Instructions to follow: Return the listing word for word, as given.

Material provided:
•••••

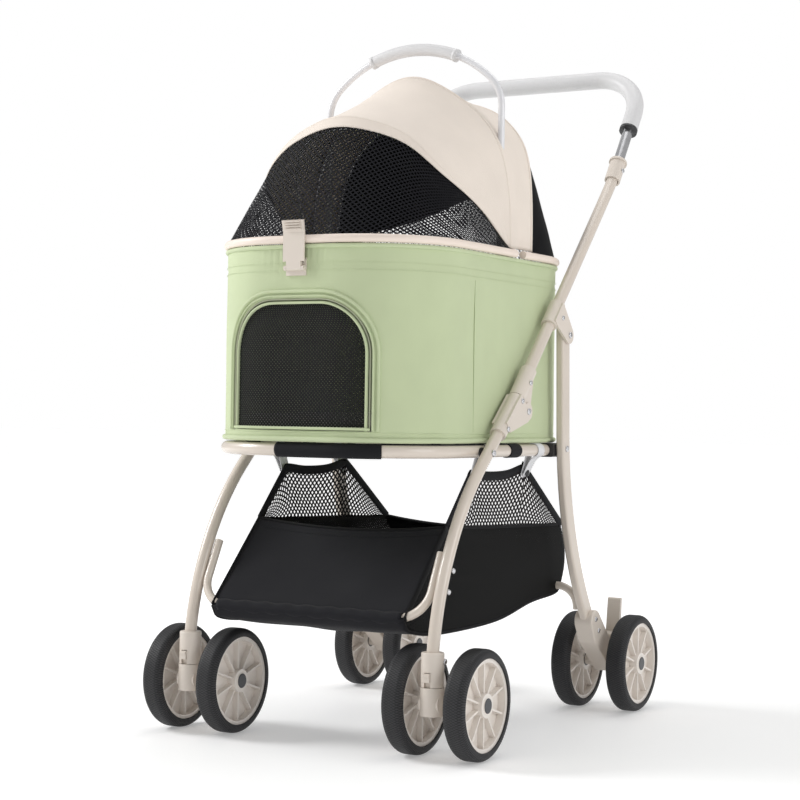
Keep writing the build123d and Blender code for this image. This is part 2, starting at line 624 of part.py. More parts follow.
def swivel_lock():
    tab = Pos(LEG_X, CASTER_Y - CASTER_HOUSING_RADIUS + 0.8, CASTER_JOINT_Z + 13) * Box(9.0, 6.0, 12.0)
    tab = fillet(tab.edges().filter_by(Axis.X), 1.2)
    return tab + Pos(LEG_X, CASTER_Y - CASTER_HOUSING_RADIUS - 2.6, CASTER_JOINT_Z + 16) * Box(9.0, 2.4, 3.0)


REAR_HOUSING_TOP = along(REAR_LEG_END, 90 + REAR_LEG_BOTTOM_ANGLE, 26)
PEDAL_PIVOT = (REAR_AXLE_Y + 6.0, TYRE_RADIUS + 38.0)
REAR_HOUSING_SCREWS = (
    along(REAR_LEG_END, 90 + REAR_LEG_BOTTOM_ANGLE, 30),
    along(REAR_LEG_END, 90 + REAR_LEG_BOTTOM_ANGLE, 8),
)


def rear_wheel_housing():
    outline = hull_of((REAR_HOUSING_TOP, 17), (REAR_LEG_END, 18), (REAR_AXLE, 16))
    ears = hull_of((REAR_AXLE, 14), (PEDAL_PIVOT, 8))
    half = HOUSING_WIDTH / 2
    body = slab(outline, REAR_LEG_X - half, REAR_LEG_X + half)
    body = fillet(body.edges().filter_by(GeomType.LINE).filter_by(Axis.X, reverse=True), 2.5)
    ear = PEDAL_WIDTH / 2 + 0.3
    body += slab(ears, REAR_LEG_X - half, REAR_LEG_X - ear) + slab(ears, REAR_LEG_X + ear, REAR_LEG_X + half)
    reach = PAIR_SPACING / 2 - HUB_LENGTH / 2 - 0.3
    body += side_cylinder(REAR_AXLE, 8.5, REAR_LEG_X - reach, REAR_LEG_X + reach)
    body -= side_cylinder(REAR_AXLE, AXLE_RADIUS + RUNNING_FIT, REAR_LEG_X - 60, REAR_LEG_X + 60)
    body -= rear_leg_solid(grow=RUNNING_FIT, hollow=False)
    body -= slab(circle_at(PEDAL_PIVOT, 9.5) + pedal_sweep(), REAR_LEG_X - ear, REAR_LEG_X + ear)
    body -= side_cylinder(PEDAL_PIVOT, 2.5 + RUNNING_FIT, REAR_LEG_X - 20, REAR_LEG_X + 20)
    for point in REAR_HOUSING_SCREWS:
        body -= screw_hole(point, REAR_LEG_X + half, 8)
    return body


def pedal_outline():
    """The pedal from the side: a hub on its pin, and an upright plate behind it."""
    heel = along(PEDAL_PIVOT, 5, 25)
    tip = along(heel, 84, 54)
    return hull_of((PEDAL_PIVOT, 6.5), (heel, 4)) + hull_of((heel, 4), (tip, 3))


def pedal_sweep():
    """Room for the pedal's arm over its whole travel."""
    outline = pedal_outline()
    room = outline
    for step in range(1, 7):
        turn = Pos(*PEDAL_PIVOT) * Rot(Z=-PEDAL_PRESS * step / 6) * Pos(-PEDAL_PIVOT[0], -PEDAL_PIVOT[1])
        room += turn * outline
    return offset(room, 0.5)


def brake_pedal():
    body = slab(pedal_outline(), REAR_LEG_X - PEDAL_WIDTH / 2, REAR_LEG_X + PEDAL_WIDTH / 2)
    return body - side_cylinder(PEDAL_PIVOT, 2.5 + RUNNING_FIT, REAR_LEG_X - 20, REAR_LEG_X + 20)


def basket_bar(x, top, low, corner):
    """A U-shaped bar between two legs that carries one edge of the basket."""
    corners = [side_point(top, x), side_point(low, x), side_point(low, -x), side_point(top, -x)]
    return FilletPolyline(*corners, radius=corner).wire()


FRONT_BAR = basket_bar(BAR_X, FRONT_BAR_TOP, (FRONT_BAR_Y, FRONT_BAR_Z), BAR_CORNER)
REAR_BAR = basket_bar(REAR_BAR_X, REAR_BAR_TOP, (REAR_BAR_Y, REAR_BAR_Z), REAR_BAR_CORNER)


# ---------------------------------------------------------------- seat ring and basket
def ring_path(z=RING_Z):
    return plan_edge(
        RING_HALF_WIDTH, CARRIER_FRONT_Y + RING_INSET, CARRIER_REAR_Y - RING_INSET, RING_CORNER_RADIUS, z
    )


def ring_tube(radius):
    path = ring_path()
    return sweep(section_at(path, Circle(radius)), path=path)


def seat_ring():
    ring = ring_tube(RING_TUBE_RADIUS) - ring_tube(RING_TUBE_RADIUS - TUBE_WALL)
    for side in (1, -1):
        for pivot in (RING_PIVOT, REAR_PIVOT):
            ring -= mirrored(pivot_hole(pivot, RING_INNER_X - 6, RING_OUTER_X + 3), side)
    return ring


def rear_block():
    """The moulded bearing between the ring and the rear leg."""
    length = 38.0
    inner = RING_INNER_X - 3
    outer = REAR_LEG_X - REAR_LEG_WIDTH / 2 - 0.3
    body = Pos((inner + outer) / 2, REAR_PIVOT[0], RING_Z) * Box(outer - inner, length, 2 * RING_TUBE_RADIUS + 3)
    body = fillet(body.edges().filter_by(Axis.Y), 4)
    body -= ring_tube(RING_TUBE_RADIUS + RUNNING_FIT)
    return body - pivot_hole(REAR_PIVOT, inner - 1, outer + 1)


def pivot_spacer():
    """The washer that keeps the front leg off the ring."""
    washer = side_cylinder(RING_PIVOT, 8.0, RING_OUTER_X + 0.2, LEG_X - LEG_TUBE_RADIUS - 0.1)
    return washer - pivot_hole(RING_PIVOT, RING_INNER_X, LEG_X)


def ring_sleeve(x, y, length, radius, along_x=False):
    """Webbing wrapped round the ring's tube."""
    turn = Rot(Y=90) if along_x else Rot(X=90)
    wrap = Pos(x, y, RING_Z) * turn * Cylinder(radius, length)
    return wrap - ring_tube(RING_TUBE_RADIUS + RUNNING_FIT)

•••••

Completed task:
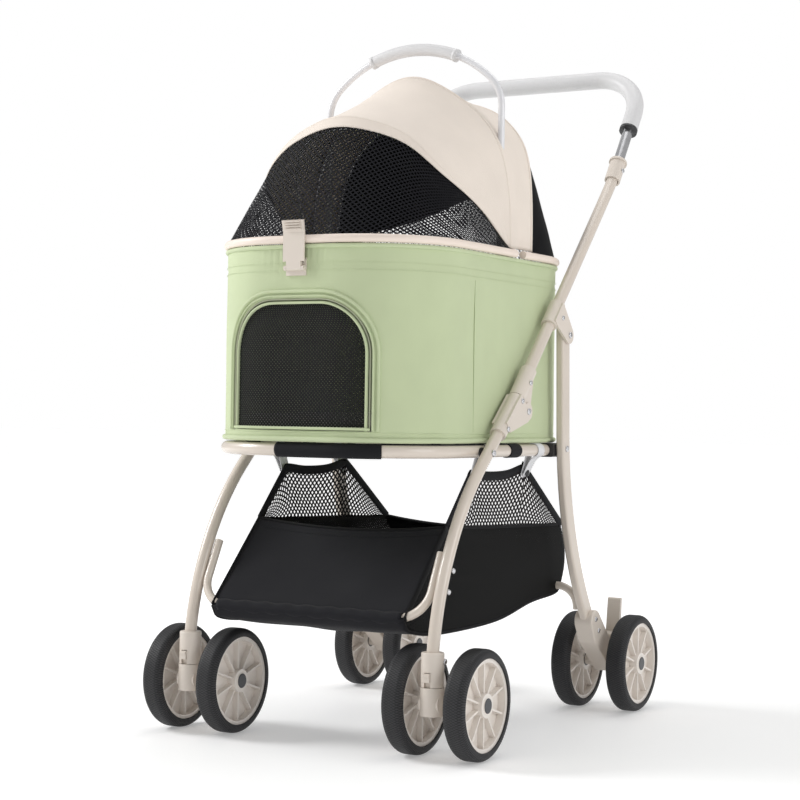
Keep writing the build123d and Blender code for this image. This is part 2, starting at line 624 of part.py. More parts follow.
def swivel_lock():
    tab = Pos(LEG_X, CASTER_Y - CASTER_HOUSING_RADIUS + 0.8, CASTER_JOINT_Z + 13) * Box(9.0, 6.0, 12.0)
    tab = fillet(tab.edges().filter_by(Axis.X), 1.2)
    return tab + Pos(LEG_X, CASTER_Y - CASTER_HOUSING_RADIUS - 2.6, CASTER_JOINT_Z + 16) * Box(9.0, 2.4, 3.0)


REAR_HOUSING_TOP = along(REAR_LEG_END, 90 + REAR_LEG_BOTTOM_ANGLE, 26)
PEDAL_PIVOT = (REAR_AXLE_Y + 6.0, TYRE_RADIUS + 38.0)
REAR_HOUSING_SCREWS = (
    along(REAR_LEG_END, 90 + REAR_LEG_BOTTOM_ANGLE, 30),
    along(REAR_LEG_END, 90 + REAR_LEG_BOTTOM_ANGLE, 8),
)


def rear_wheel_housing():
    outline = hull_of((REAR_HOUSING_TOP, 17), (REAR_LEG_END, 18), (REAR_AXLE, 16))
    ears = hull_of((REAR_AXLE, 14), (PEDAL_PIVOT, 8))
    half = HOUSING_WIDTH / 2
    body = slab(outline, REAR_LEG_X - half, REAR_LEG_X + half)
    body = fillet(body.edges().filter_by(GeomType.LINE).filter_by(Axis.X, reverse=True), 2.5)
    ear = PEDAL_WIDTH / 2 + 0.3
    body += slab(ears, REAR_LEG_X - half, REAR_LEG_X - ear) + slab(ears, REAR_LEG_X + ear, REAR_LEG_X + half)
    reach = PAIR_SPACING / 2 - HUB_LENGTH / 2 - 0.3
    body += side_cylinder(REAR_AXLE, 8.5, REAR_LEG_X - reach, REAR_LEG_X + reach)
    body -= side_cylinder(REAR_AXLE, AXLE_RADIUS + RUNNING_FIT, REAR_LEG_X - 60, REAR_LEG_X + 60)
    body -= rear_leg_solid(grow=RUNNING_FIT, hollow=False)
    body -= slab(circle_at(PEDAL_PIVOT, 9.5) + pedal_sweep(), REAR_LEG_X - ear, REAR_LEG_X + ear)
    body -= side_cylinder(PEDAL_PIVOT, 2.5 + RUNNING_FIT, REAR_LEG_X - 20, REAR_LEG_X + 20)
    for point in REAR_HOUSING_SCREWS:
        body -= screw_hole(point, REAR_LEG_X + half, 8)
    return body


def pedal_outline():
    """The pedal from the side: a hub on its pin, and an upright plate behind it."""
    heel = along(PEDAL_PIVOT, 5, 25)
    tip = along(heel, 84, 54)
    return hull_of((PEDAL_PIVOT, 6.5), (heel, 4)) + hull_of((heel, 4), (tip, 3))


def pedal_sweep():
    """Room for the pedal's arm over its whole travel."""
    outline = pedal_outline()
    room = outline
    for step in range(1, 7):
        turn = Pos(*PEDAL_PIVOT) * Rot(Z=-PEDAL_PRESS * step / 6) * Pos(-PEDAL_PIVOT[0], -PEDAL_PIVOT[1])
        room += turn * outline
    return offset(room, 0.5)


def brake_pedal():
    body = slab(pedal_outline(), REAR_LEG_X - PEDAL_WIDTH / 2, REAR_LEG_X + PEDAL_WIDTH / 2)
    return body - side_cylinder(PEDAL_PIVOT, 2.5 + RUNNING_FIT, REAR_LEG_X - 20, REAR_LEG_X + 20)


def basket_bar(x, top, low, corner):
    """A U-shaped bar between two legs that carries one edge of the basket."""
    corners = [side_point(top, x), side_point(low, x), side_point(low, -x), side_point(top, -x)]
    return FilletPolyline(*corners, radius=corner).wire()


FRONT_BAR = basket_bar(BAR_X, FRONT_BAR_TOP, (FRONT_BAR_Y, FRONT_BAR_Z), BAR_CORNER)
REAR_BAR = basket_bar(REAR_BAR_X, REAR_BAR_TOP, (REAR_BAR_Y, REAR_BAR_Z), REAR_BAR_CORNER)


# ---------------------------------------------------------------- seat ring and basket
def ring_path(z=RING_Z):
    return plan_edge(
        RING_HALF_WIDTH, CARRIER_FRONT_Y + RING_INSET, CARRIER_REAR_Y - RING_INSET, RING_CORNER_RADIUS, z
    )


def ring_tube(radius):
    path = ring_path()
    return sweep(section_at(path, Circle(radius)), path=path)


def seat_ring():
    ring = ring_tube(RING_TUBE_RADIUS) - ring_tube(RING_TUBE_RADIUS - TUBE_WALL)
    for side in (1, -1):
        for pivot in (RING_PIVOT, REAR_PIVOT):
            ring -= mirrored(pivot_hole(pivot, RING_INNER_X - 6, RING_OUTER_X + 3), side)
    return ring


def rear_block():
    """The moulded bearing between the ring and the rear leg."""
    length = 38.0
    inner = RING_INNER_X - 3
    outer = REAR_LEG_X - REAR_LEG_WIDTH / 2 - 0.3
    body = Pos((inner + outer) / 2, REAR_PIVOT[0], RING_Z) * Box(outer - inner, length, 2 * RING_TUBE_RADIUS + 3)
    body = fillet(body.edges().filter_by(Axis.Y), 4)
    body -= ring_tube(RING_TUBE_RADIUS + RUNNING_FIT)
    return body - pivot_hole(REAR_PIVOT, inner - 1, outer + 1)


def pivot_spacer():
    """The washer that keeps the front leg off the ring."""
    washer = side_cylinder(RING_PIVOT, 8.0, RING_OUTER_X + 0.2, LEG_X - LEG_TUBE_RADIUS - 0.1)
    return washer - pivot_hole(RING_PIVOT, RING_INNER_X, LEG_X)


def ring_sleeve(x, y, length, radius, along_x=False):
    """Webbing wrapped round the ring's tube."""
    turn = Rot(Y=90) if along_x else Rot(X=90)
    wrap = Pos(x, y, RING_Z) * turn * Cylinder(radius, length)
    return wrap - ring_tube(RING_TUBE_RADIUS + RUNNING_FIT)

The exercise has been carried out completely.